• SUPPLIED DATA
■ ■ ■

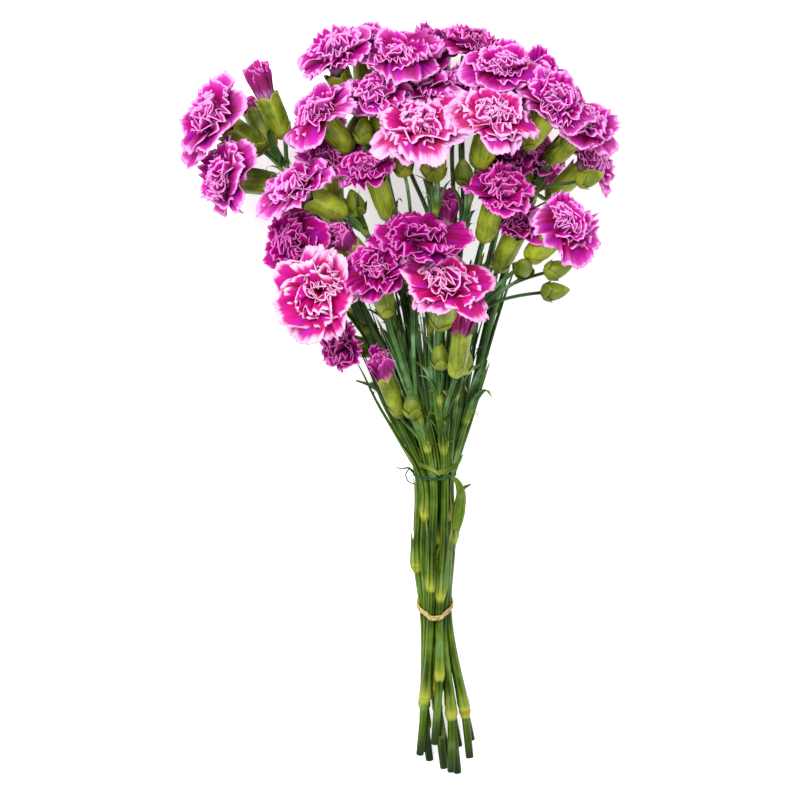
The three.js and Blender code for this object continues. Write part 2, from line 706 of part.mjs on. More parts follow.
function headSolid(limb, order) {
  const { flower } = limb;
  const axis = flower.faces;
  const [side] = acrossAxis(axis);
  const other = axis.clone().cross(side);
  const neck = neckOf(flower);
  const limits = cellOf(limb);
  const half = petalThickness / 2;
  const turn = order * goldenAngle;
  const size = flower.width / 2;
  const { dishes, crown } = forms[flower.form];
  const outward = (angle) => (
    side.clone().multiplyScalar(Math.cos(angle)).addScaledVector(other, Math.sin(angle))
  );
  const place = (radius, angle, height) => (
    neck.clone().addScaledVector(outward(angle), radius).addScaledVector(axis, height)
  );
  const ring = (count, maker) => (
    Array.from({ length: count }, (_, i) => maker(i, turn + (2 * Math.PI * i) / count))
  );
  const rings = [];
  dishes.forEach(({ lean, reach, seat, lobe }, level) => {
    const inside = bore.first - bore.step * level;
    const from = place(0, 0, seat);
    const outer = [];
    const inner = [];
    ring(petals * lobe, (i, angle) => {
      const wave = Math.sin(ruffle.petal * i + ruffle.level * level + order);
      const tilt = THREE.MathUtils.degToRad(lean + ruffle.degrees * wave);
      const length = reach * size * (i % lobe === 0 ? notch : 1);
      const way = outward(angle).multiplyScalar(Math.sin(tilt));
      way.addScaledVector(axis, Math.cos(tilt));
      const target = from.clone().addScaledVector(way, length);
      const rim = from.clone().lerp(target, allowed(limits, from, target, half + clearance / 2));
      const face = outward(angle).multiplyScalar(-Math.cos(tilt));
      face.addScaledVector(axis, Math.sin(tilt));
      outer.push(rim.clone().addScaledVector(face, -half));
      inner.push(rim.clone().addScaledVector(face, half));
    });
    rings.push(ring(petals, (i, angle) => place(inside, angle, seat - half)));
    rings.push(outer, inner);
    rings.push(ring(petals, (i, angle) => place(inside - bore.draw, angle, seat + half)));
  });
  const inside = bore.first - bore.step * dishes.length;
  const from = place(0, 0, crown.seat);
  const reachTo = (radius, angle, height) => {
    const target = place(radius, angle, height);
    return from.clone().lerp(target, allowed(limits, from, target, clearance));
  };
  const [radius, height] = [crown.radius * size, crown.height * size];
  const { valley, wave, pace, innerRadius, innerHeight, twist } = crownShape;
  rings.push(ring(petals, (i, angle) => place(inside, angle, crown.seat - half)));
  rings.push(ring(2 * petals, (i, angle) => {
    const out = radius * (i % 2 === 0 ? 1 : valley);
    return reachTo(out, angle, height * (1 - wave + wave * Math.sin(pace * i + order)));
  }));
  rings.push(ring(petals, (i, angle) => reachTo(innerRadius * radius, angle + twist, innerHeight * height)));
  rings.push([reachTo(0, 0, height)]);
  return toSolid(skin(rings));
}

// Where the main stems cross a height, as places and radii
function crossingsAt(y) {
  const crossings = [];
  for (const limb of limbs.filter((each) => !each.rootRadius)) {
    for (let i = 0; i + 1 < limb.chain.length; i++) {
      const [a, b] = [joints[limb.chain[i]], joints[limb.chain[i + 1]]];
      if (a.at.y > y || b.at.y <= y) continue;
      const share = (y - a.at.y) / (b.at.y - a.at.y);
      crossings.push({ at: a.at.clone().lerp(b.at, share), radius: mix(a.radius, b.radius, share) });
    }
  }
  return crossings;
}

// A loop drawn tight round the stems over a tie's width, as a place and an outward way for each step
function loopRound(y, width, steps) {
  const crossings = [y - width / 2, y + width / 2].flatMap(crossingsAt);
  return Array.from({ length: steps }, (_, i) => {
    const angle = (2 * Math.PI * i) / steps;
    const out = new THREE.Vector3(Math.cos(angle), 0, Math.sin(angle));
    const reach = (each) => each.at.dot(out) + each.radius;
    const furthest = crossings.reduce((best, each) => (reach(each) > reach(best) ? each : best));
    const at = furthest.at.clone().addScaledVector(out, furthest.radius + clearance);
    at.y = y;
    return { at, out };
  });
}

// A closed ring of a given section, laid along a loop and shifted along the bunch
function ringSolid(loop, shape, shift = 0) {
  const steps = loop.length;
  const geometry = new THREE.TorusGeometry(2, 1, shape.sides, steps);
  const place = geometry.attributes.position;
  for (let i = 0; i < place.count; i++) {
    const angle = Math.atan2(place.getY(i), place.getX(i));
    const step = (Math.round((angle * steps) / (2 * Math.PI)) + steps) % steps;
    const out = (Math.hypot(place.getX(i), place.getY(i)) - 2) * shape.thick * 0.5;
    const point = loop[step].at.clone().addScaledVector(loop[step].out, out + shape.thick * 0.5);
    point.y += -place.getZ(i) * shape.width * 0.5 + shift;
    place.setXYZ(i, point.x, point.y, point.z);
  }
  return toSolid(geometry);
}

// Materials
const stemGreen = new THREE.MeshStandardMaterial({ color: 0x5d7a4a, roughness: 0.55, metalness: 0 });
const petalPurple = new THREE.MeshStandardMaterial({ color: 0xc23fa8, roughness: 0.7, metalness: 0 });
const bandTan = new THREE.MeshStandardMaterial({ color: 0xc8a06e, roughness: 0.6, metalness: 0 });
const twineGreen = new THREE.MeshStandardMaterial({ color: 0x005032, roughness: 0.7, metalness: 0 });

const bunch = new THREE.Group();
function addMesh(name, solid, material) {
  const mesh = new THREE.Mesh(toGeometry(solid), material);
  mesh.name = name;
  bunch.add(mesh);
}

// The space above the surface, which presses the lowest petals flat
const space = { x: 600, y: 800, z: 300 };
const aboveSurface = toSolid(new THREE.BoxGeometry(space.x, space.y, space.z).translate(0, 0, space.z / 2));

sprays.forEach((spray, index) => {
  const own = limbs.filter((limb) => limb.spray === index);
  const label = String(index + 1).padStart(2, '0');
  const greens = own.map((limb) => (limb.blade ? leafSolid(limb) : limbSolid(limb)));
  addMesh(`stem_${label}`, greens.reduce((whole, limb) => whole.add(limb)), stemGreen);
  own.filter(carriesHead).forEach((limb, place) => {
    const solid = headSolid(limb, flowers.indexOf(limb.flower));
    addMesh(`bloom_${label}_${'abcdef'[place]}`, solid.intersect(aboveSurface), petalPurple);
  });
});

const bandLoop = loopRound(ties.band.y, ties.band.width, ties.band.steps);
addMesh('rubber_band', ringSolid(bandLoop, ties.band), bandTan);

const cord = { ...ties.twine, thick: 2 * ties.twine.radius, width: 2 * ties.twine.radius };
const twineLoop = loopRound(ties.twine.y, cord.width + ties.twine.pitch, ties.twine.steps);
const turns = [-0.5, 0.5].map((lane) => ringSolid(twineLoop, cord, lane * ties.twine.pitch));
const knot = twineLoop[ties.twine.steps / 2];
const tails = ties.twine.tails.map((ways) => {
  const points = ways.map((way) => knot.at.clone().add(new THREE.Vector3(...way)));
  return bend(points, { across: points.map(() => ties.twine.radius), sides: 4 });
});
addMesh('twine', [...turns, ...tails].reduce((whole, piece) => whole.add(piece)), twineGreen);

export default bunch;
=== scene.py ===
# A hand-tied bunch of spray carnations lying on a pale surface, seen from above.
import json
import math

import bmesh
import bpy
import numpy as np
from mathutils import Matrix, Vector

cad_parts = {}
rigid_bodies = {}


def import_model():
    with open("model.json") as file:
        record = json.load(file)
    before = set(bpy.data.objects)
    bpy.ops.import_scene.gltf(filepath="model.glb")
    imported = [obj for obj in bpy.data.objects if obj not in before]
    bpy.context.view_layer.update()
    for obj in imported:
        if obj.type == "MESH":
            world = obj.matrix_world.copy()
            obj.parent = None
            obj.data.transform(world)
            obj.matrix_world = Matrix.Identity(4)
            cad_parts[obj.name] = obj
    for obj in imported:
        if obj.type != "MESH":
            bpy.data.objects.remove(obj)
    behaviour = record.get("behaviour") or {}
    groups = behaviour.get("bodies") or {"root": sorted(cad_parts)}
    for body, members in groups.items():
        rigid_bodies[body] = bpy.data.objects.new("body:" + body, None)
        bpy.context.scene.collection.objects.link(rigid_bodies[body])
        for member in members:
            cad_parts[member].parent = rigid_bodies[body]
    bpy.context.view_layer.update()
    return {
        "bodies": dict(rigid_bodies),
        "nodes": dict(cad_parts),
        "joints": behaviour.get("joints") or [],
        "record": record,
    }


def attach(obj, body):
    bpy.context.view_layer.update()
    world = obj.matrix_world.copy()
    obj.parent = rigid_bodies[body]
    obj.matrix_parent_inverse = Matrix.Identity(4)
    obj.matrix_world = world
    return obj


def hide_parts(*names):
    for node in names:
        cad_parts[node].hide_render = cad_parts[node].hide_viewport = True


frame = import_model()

mm = 0.001
tiny = 1e-9  # shorter than any real length
fullTurn = 2 * math.pi


def unit(vector):
    return vector / np.linalg.norm(vector, axis=-1, keepdims=True)


def mix(low, high, share):
    return low + (high - low) * share


def smooth(low, high, value):
    share = np.clip((value - low) / (high - low), 0, 1)
    return share * share * (3 - 2 * share)


# The direction that lies at an angle from the first of two directions towards the second
def turned(first, second, angle):
    angle = np.asarray(angle)[..., None]
    return first * np.cos(angle) + second * np.sin(angle)


# Two directions square to an axis and to each other
def squareTo(axis):
    helper = np.array([0, 0, 1.0]) if abs(axis[2]) < 0.9 else np.array([1.0, 0, 0])
    side = unit(np.cross(helper, axis))
    return side, np.cross(axis, side)


# Stage: camera, lights, sky and floor
stage = {
    "centre": (-0.0006, 0.0),  # what the picture's middle looks at
    "frameWidth": 0.508,  # width of the picture at the height of the flowers
    "flowerHeight": 0.075,
    "cameraHeight": 8.0,
    "cameraReach": 50.0,
    "sensor": 36.0,
    "skyColour": (1, 1, 1, 1),
    "skyStrength": 0.72,
    "floorSize": 6.0,
    "floorColour": (0.96, 0.96, 0.96, 1),
    "floorRoughness": 0.9,
    "glowColour": (1, 1, 1, 1),
    "floorGlow": 0.5,  # keeps the shadows on the paper light
}
lights = {
    "keyLight": {"place": (-1.0, 1.3, 2.8), "size": 1.6, "power": 104.0},
    "fillLight": {"place": (1.4, -0.8, 2.6), "size": 2.4, "power": 24.0},
}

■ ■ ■

• WHAT THIS TASK INVOLVES
Search the listing for the word "names" and return each line that holds it.

• EXERCISE OUTPUT
def hide_parts(*names):
    for node in names:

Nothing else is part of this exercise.